The Federal Government says it is working to resolve the suspension of Nigeria's dried beans exports to the European Union before the June deadline.
The Director-General of the National Biosafety Management Agency, NBMA, Rufus Ebegba, said this in an interview with the News Agency of Nigeria on Sunday in Abuja.
Mr. Ebegba said that relevant agencies of the federal government were working closely on the matter and would ensure that the anomaly was corrected before June.
It would be recalled that the EU announced an import suspension measure in June 2015, which affected dried beans from Nigeria.
Nigeria's dried beans was said to contain high levels of pesticides which is dangerous to human health. The EU's suspension of Nigeria will lapse in June 2016, when the country is expected to provide "substantial guarantees that adequate official control systems have been put in place to ensure compliance with food law requirements".
Mr.
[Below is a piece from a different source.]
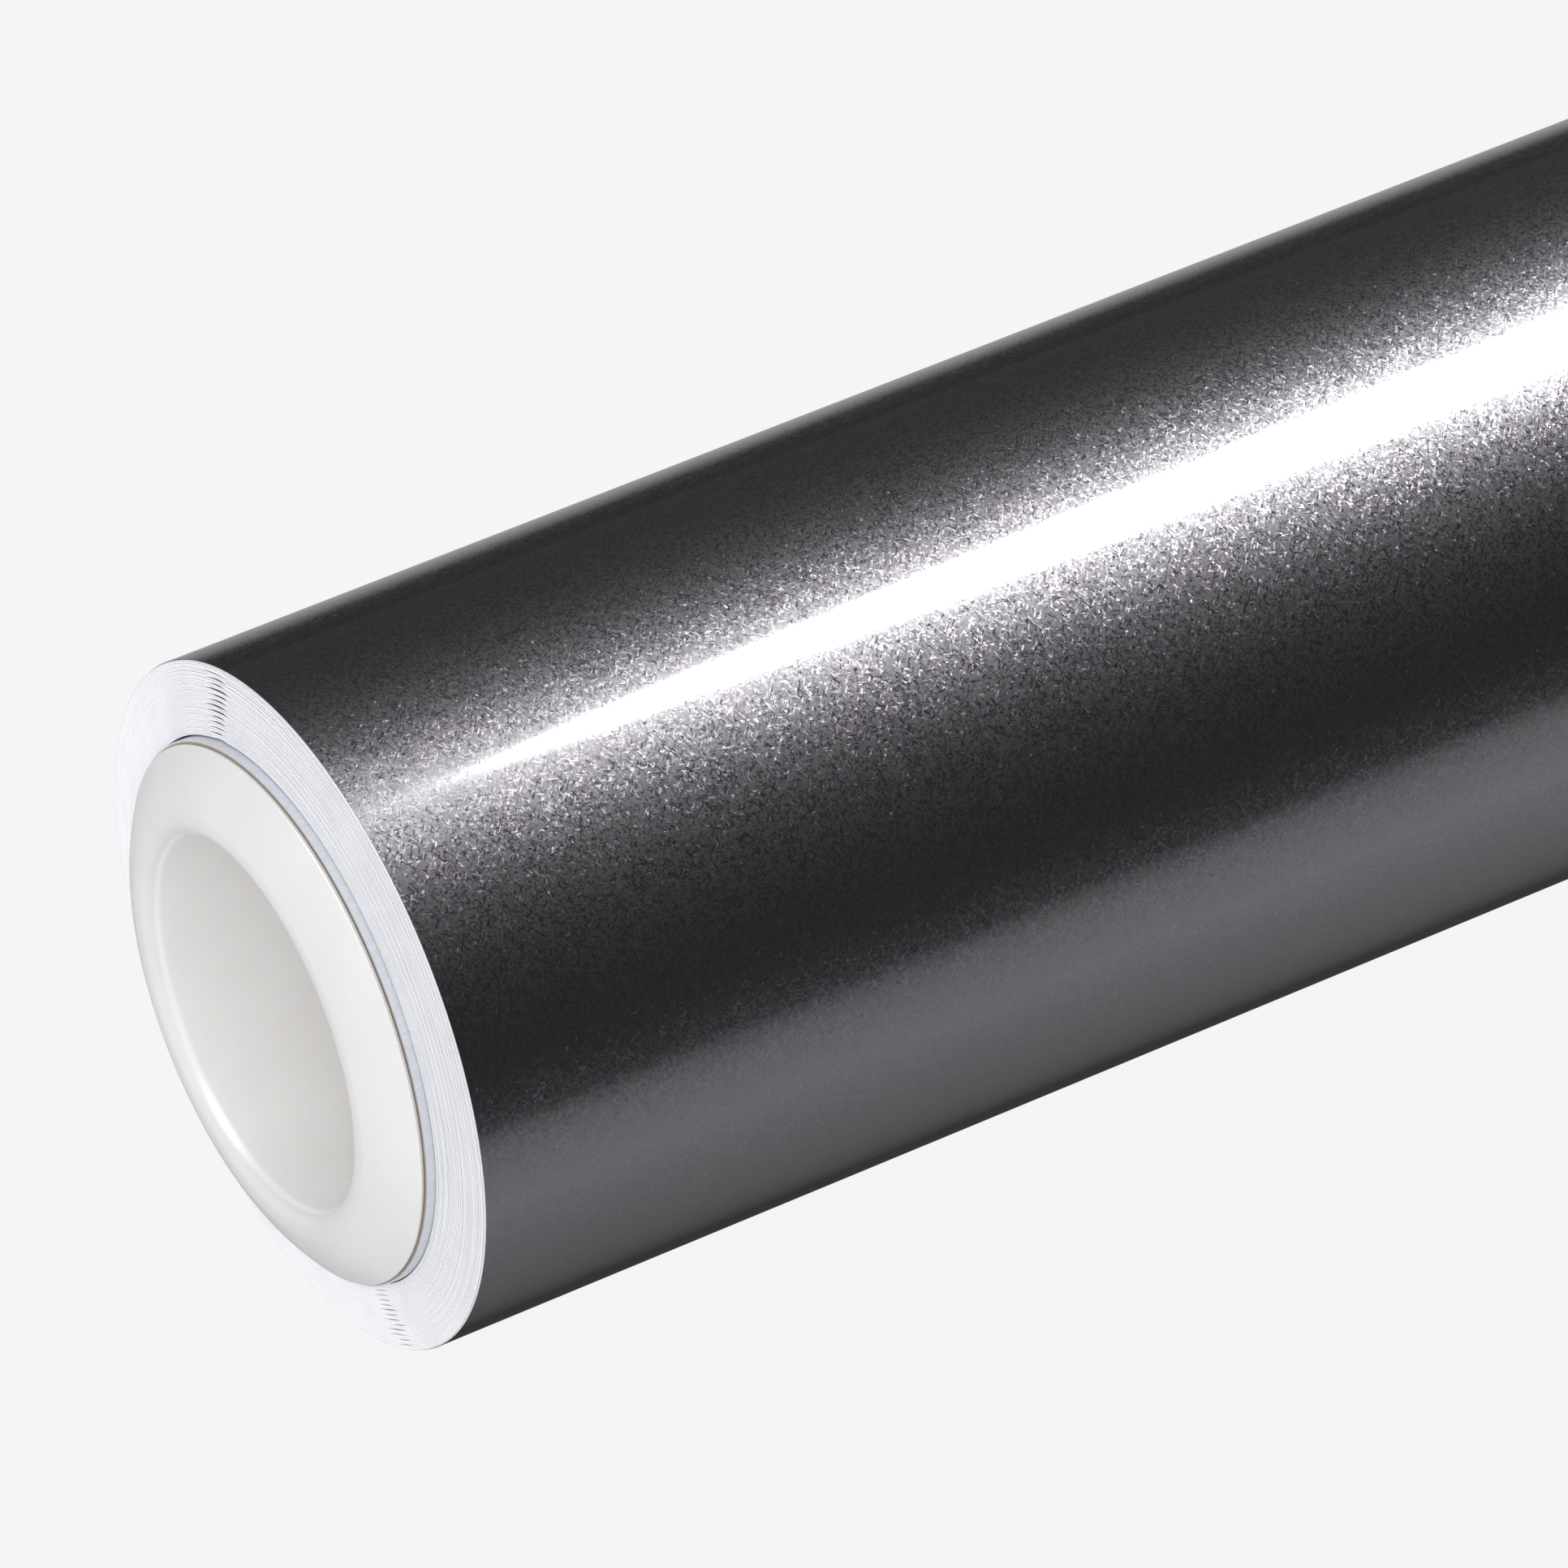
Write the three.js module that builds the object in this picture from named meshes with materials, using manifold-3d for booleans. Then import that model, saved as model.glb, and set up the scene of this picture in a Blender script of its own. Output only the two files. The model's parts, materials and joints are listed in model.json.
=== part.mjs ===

Ebegba said he was aware that the Federal Ministry of Industry, Trade and Investment, and other relevant agencies, were working closely to resolve the issue before the deadline.
"The Federal Government is a very large family; however, everybody has to work together to ensure the Change Agenda of the present administration becomes a reality.
"I am optimistic that the country will enhance its productivity and correct the earlier mistakes that led to the ban," he said.
Mr. Ebegba emphasised the need for collaboration between regulatory authorities and other stakeholders to put in place a quality control framework to enhance acceptability of the country's agricultural exports in the international market.
He said it was the responsibility of the new agency, which is six months old, to educate Nigerians on modern biotechnology.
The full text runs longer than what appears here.